W – Each word in a topic

Z – Topic

N – Single document

M – Collection of Documents

α – per-document-topic distributions

β – per-topic word distribution

The LDA algorithm works on BOW or the bag of words approach that doesn’t not has any syntax to its sentences but still can be used to tell the topic of the words.

It assumes that every topic Z is made up of a collection of words W with each word being assigned a probability that it belongs to a specific topic Z and each document N is made up of several topics Z with varied percent of several topics covered in each document.

The process is done for all the documents taking out probabilities for each word belonging to some topic we come up with a final model of the words and their relation to the topics covered in the documents.

On applying this model to the corpus of words in a document we have, we get the topics that are covered in the document i.e. the words associated with it.

Application of Topic Modelling

Topic Modelling is a useful method that enhances a researcher’s ability to interpret large amount of text documents for information.

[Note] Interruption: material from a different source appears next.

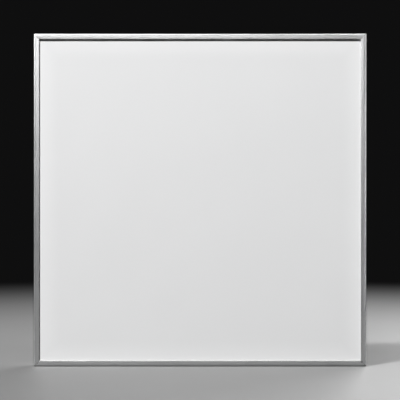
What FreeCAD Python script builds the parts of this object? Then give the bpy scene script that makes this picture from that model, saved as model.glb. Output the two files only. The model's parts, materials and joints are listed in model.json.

It is frequently used as a text-mining tool for discovery of hidden structure in a text body.

The topic modelling is used to identify the hidden topic and the strongly related words that are associated with any documents.

The Topic modelling along with Sentiment analysis is a very powerful measure that can be used to explore and summarize any article that has been covered in the news.

Deep Learning

The deep learning model is applied to the news data to get more details insights about the data.

In this deep learning model, we prepared a set of all possible keywords that are related to the start-up, entrepreneur environment, and the model is prepared to check for the occurrence of each keyword in the throughout the document of news.

Any keywords from the prepared set found in the text document we add a weight of +1 to that keyword and after iterating through all the keywords add up all the weights to find the total contribution of that keyword to the news text.

Input

Document or set of news text documents.

Output Measures

The weight and contribution of each keywords related to the research topics.